DESCRIPTION OF THE TASK: Present the data once more in exactly its original form.

....

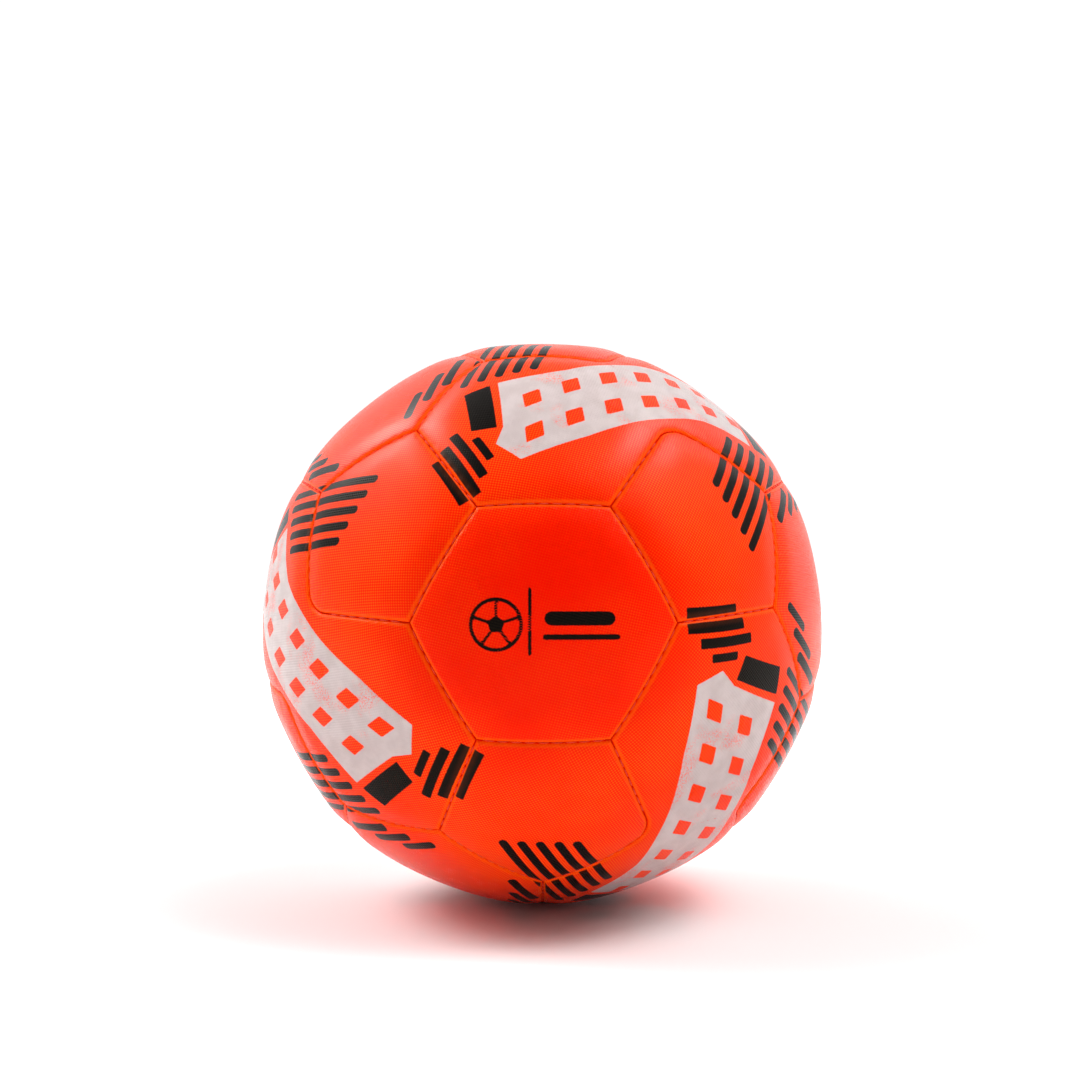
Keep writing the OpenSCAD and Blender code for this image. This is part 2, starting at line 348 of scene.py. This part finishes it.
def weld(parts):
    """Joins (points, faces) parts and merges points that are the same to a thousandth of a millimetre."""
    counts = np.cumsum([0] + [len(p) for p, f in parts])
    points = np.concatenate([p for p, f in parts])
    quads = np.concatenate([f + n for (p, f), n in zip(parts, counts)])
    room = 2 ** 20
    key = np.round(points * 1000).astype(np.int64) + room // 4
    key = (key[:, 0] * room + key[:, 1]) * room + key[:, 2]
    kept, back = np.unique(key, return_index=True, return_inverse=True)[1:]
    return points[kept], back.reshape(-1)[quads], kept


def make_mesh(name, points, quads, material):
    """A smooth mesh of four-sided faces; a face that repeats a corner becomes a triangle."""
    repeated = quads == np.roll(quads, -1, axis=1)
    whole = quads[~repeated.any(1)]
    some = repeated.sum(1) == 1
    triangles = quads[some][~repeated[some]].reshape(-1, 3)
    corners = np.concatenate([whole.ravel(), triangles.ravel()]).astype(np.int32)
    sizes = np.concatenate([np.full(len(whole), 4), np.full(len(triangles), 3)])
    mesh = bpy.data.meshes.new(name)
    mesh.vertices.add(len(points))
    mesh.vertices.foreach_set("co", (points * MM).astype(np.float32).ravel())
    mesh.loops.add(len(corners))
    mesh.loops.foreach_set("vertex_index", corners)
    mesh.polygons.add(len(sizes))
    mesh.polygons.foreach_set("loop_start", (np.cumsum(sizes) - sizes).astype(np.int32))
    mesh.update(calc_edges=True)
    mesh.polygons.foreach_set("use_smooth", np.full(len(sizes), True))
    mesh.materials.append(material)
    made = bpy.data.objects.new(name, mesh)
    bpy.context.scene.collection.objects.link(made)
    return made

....

REPLY TO THE EXERCISE:
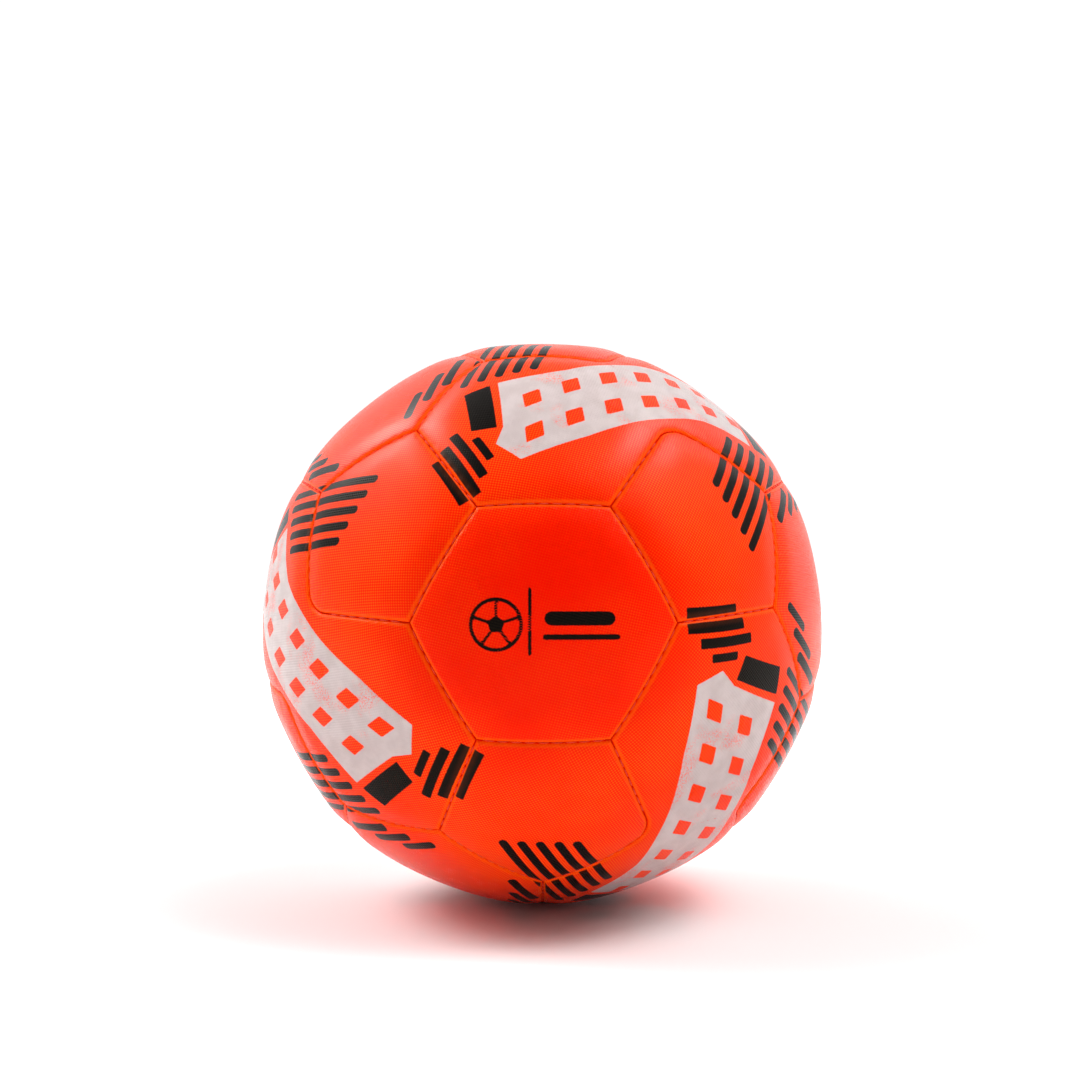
Keep writing the OpenSCAD and Blender code for this image. This is part 2, starting at line 348 of scene.py. This part finishes it.
def weld(parts):
    """Joins (points, faces) parts and merges points that are the same to a thousandth of a millimetre."""
    counts = np.cumsum([0] + [len(p) for p, f in parts])
    points = np.concatenate([p for p, f in parts])
    quads = np.concatenate([f + n for (p, f), n in zip(parts, counts)])
    room = 2 ** 20
    key = np.round(points * 1000).astype(np.int64) + room // 4
    key = (key[:, 0] * room + key[:, 1]) * room + key[:, 2]
    kept, back = np.unique(key, return_index=True, return_inverse=True)[1:]
    return points[kept], back.reshape(-1)[quads], kept


def make_mesh(name, points, quads, material):
    """A smooth mesh of four-sided faces; a face that repeats a corner becomes a triangle."""
    repeated = quads == np.roll(quads, -1, axis=1)
    whole = quads[~repeated.any(1)]
    some = repeated.sum(1) == 1
    triangles = quads[some][~repeated[some]].reshape(-1, 3)
    corners = np.concatenate([whole.ravel(), triangles.ravel()]).astype(np.int32)
    sizes = np.concatenate([np.full(len(whole), 4), np.full(len(triangles), 3)])
    mesh = bpy.data.meshes.new(name)
    mesh.vertices.add(len(points))
    mesh.vertices.foreach_set("co", (points * MM).astype(np.float32).ravel())
    mesh.loops.add(len(corners))
    mesh.loops.foreach_set("vertex_index", corners)
    mesh.polygons.add(len(sizes))
    mesh.polygons.foreach_set("loop_start", (np.cumsum(sizes) - sizes).astype(np.int32))
    mesh.update(calc_edges=True)
    mesh.polygons.foreach_set("use_smooth", np.full(len(sizes), True))
    mesh.materials.append(material)
    made = bpy.data.objects.new(name, mesh)
    bpy.context.scene.collection.objects.link(made)
    return made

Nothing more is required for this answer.